DIY is tricky in general, but particularly for on-premises VDI deployments. That’s because IT could seriously underestimate – or, even more costly, over-estimate – the number of users. After the planning phase, IT personnel and hired consultants spend months integrating the stack and testing the solution with a small set of pilot users. And that means it could be up to 9-12 months before the virtual desktop project can go live.
After these time and budget resources have been applied, you end up with VDI deployed in only one data center. Your IT team or a service provider will then need to test, update and patch dozens of hardware and software components, eating up significant amounts of time and other resources. This level of complexity is expensive and rigid, and it can also be challenging to deliver consistent reliability. For many organizations, this DIY approach to delivering desktops isn’t scalable or sustainable.

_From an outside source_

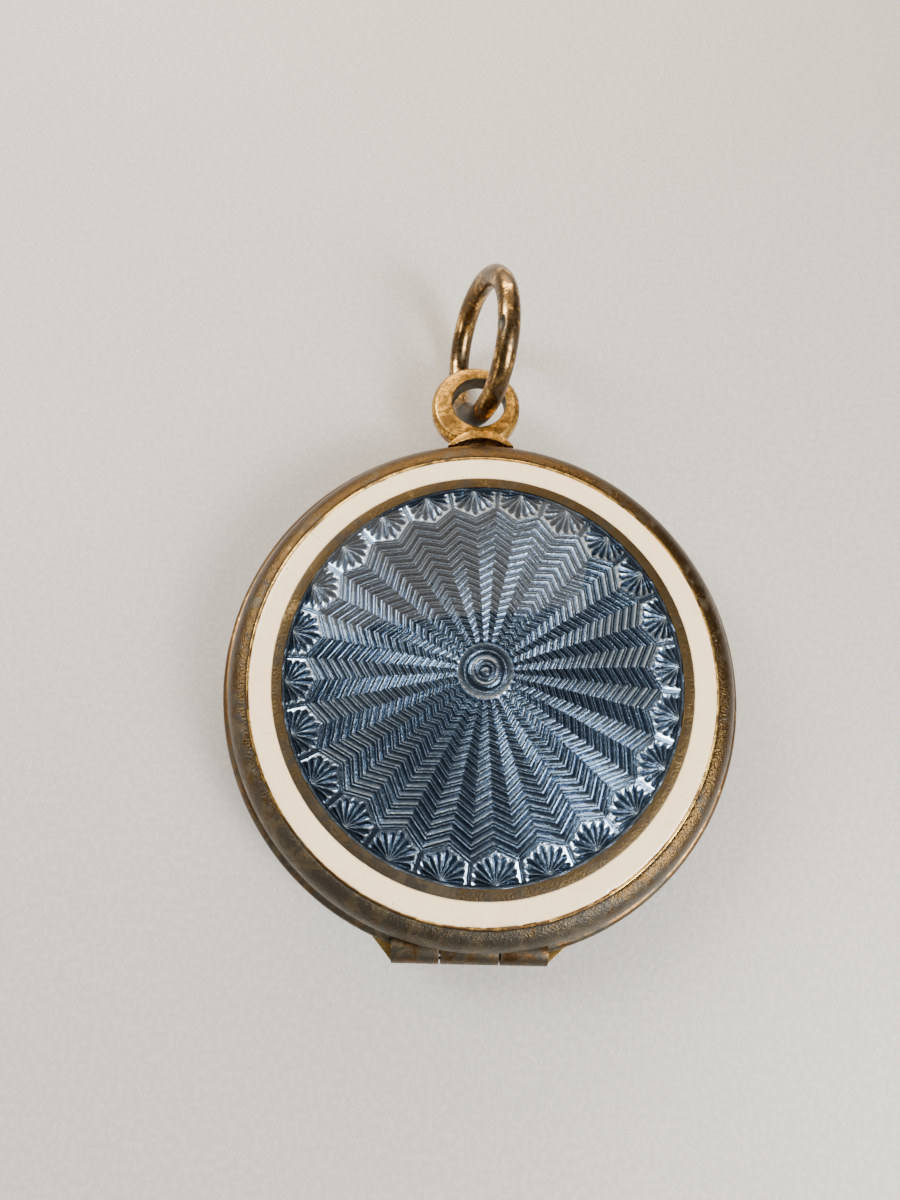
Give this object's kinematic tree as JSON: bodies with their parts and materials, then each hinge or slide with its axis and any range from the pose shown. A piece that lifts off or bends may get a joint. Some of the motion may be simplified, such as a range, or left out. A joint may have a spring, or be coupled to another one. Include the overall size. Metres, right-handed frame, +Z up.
{
  "type": "pill box",
  "caption": "Round flat pendant pill box with a hinged enamelled lid, engine-turned dome, white enamel border, gilt case, bail eye and chain link.",
  "frame": {"origin": "centre of the flat underside", "axes": "+Z up through the lid, hinge at -Y, bail and link at +Y, +X to the right seen from above"},
  "size_m": [0.0298, 0.0417, 0.0097],
  "materials": {
    "gilt_case": "worn and tarnished gilding",
    "gilt_floor": "scratched satin gilding",
    "gilt_inside": "bright gilding",
    "gilt_hinge": "tarnished gilding",
    "steel_pin": "filed flush",
    "gilt_bail": "polished gilding, worn at the edges",
    "gilt_link": "polished gilding with dark tarnish",
    "gilt_fence": "fine-grained gilding",
    "engine_turned_silver": "engine-turned, bright cut",
    "white_enamel": "opaque gloss enamel",
    "blue_enamel": "translucent gloss enamel"
  },
  "bodies": {
    "base": {"base_floor": "gilt_floor", "base_band": "gilt_case", "snap_collar": "gilt_inside", "hinge_bed": "gilt_case", "knuckle_left": "gilt_hinge", "knuckle_right": "gilt_hinge", "hinge_pin": "steel_pin", "bail_saddle": "gilt_bail", "bail_eye": "gilt_bail"},
    "lid": {"lid_rim": "gilt_case", "knuckle_middle": "gilt_hinge", "lid_lining": "gilt_inside", "engine_turned_plate": "engine_turned_silver", "outer_fence": "gilt_fence", "white_enamel": "white_enamel", "inner_fence": "gilt_fence", "blue_enamel": "blue_enamel"},
    "link": {"link": "gilt_link"}
  },
  "joints": [
    {"name": "lid_hinge", "type": "hinge", "parent": "base", "child": "lid", "pos_m": [-0.00045, -0.01436, 0.00385], "axis": [1, 0, 0], "range_deg": [0, 105]},
    {"name": "link_tilt", "type": "hinge", "parent": "base", "child": "link", "pos_m": [-0.0005, 0.01802, 0.00345], "axis": [0, 1, 0], "range_deg": [-36, 0]}
  ]
}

The SaaS or Cloud PC model
A cloud-native SaaS or Cloud PC solution can deliver consistency across customers and global locations in terms of availability, performance, security, and operational simplicity. The SaaS vendor takes responsibility for all platform elements, including desktop cost, SLA, and performance, with this approach. A SaaS-based solution can quickly deliver the benefits of new innovations and features to all customers. Most SaaS platform vendors maintain close relationships with the IaaS providers, which enables much faster resolution when changes occur that might impact performance or availability. While infrequent, outages of the underlying infrastructure or hyper-scale cloud do occur. If you need high availability, ask your DaaS vendor about their solutions for resiliency and business continuity.
A SaaS-based cloud desktop solution can undergird the ability to support work from anywhere with little or no intervention from IT, which means IT staff don’t have to waste time on configuring, setting up hardware or software, or provisioning physical devices.
Public Cloud PC Options
Public cloud providers like Microsoft Azure and Amazon Web Services offer cloud PC solutions. 93% of enterprises have a multi-cloud strategy, according to Flexera’s 2020 State of the Cloud report. A cloud PC solution that spans multiple public clouds can enable secure, highly reliable access to cloud desktops and applications from any device, anywhere in the world.
The DaaS Decision
Inconsistent and resource-intensive—these are the words that define the DIY approach to DaaS. Even for organizations with the in-house skill sets to DIY, many don’t want to spend their IT team’s time upgrading and troubleshooting the many other infrastructure components. Taking a lift and shift approach, taking an organization’s existing VDI to the cloud brings along all the same performance, scalability, and resource-intensive troubleshooting problems.
Conversely, the SaaS model of cloud PCs offers support for an organization’s multi-cloud strategy and delivers maximum uptime. It saves time and headaches over the DIY approach and costs less.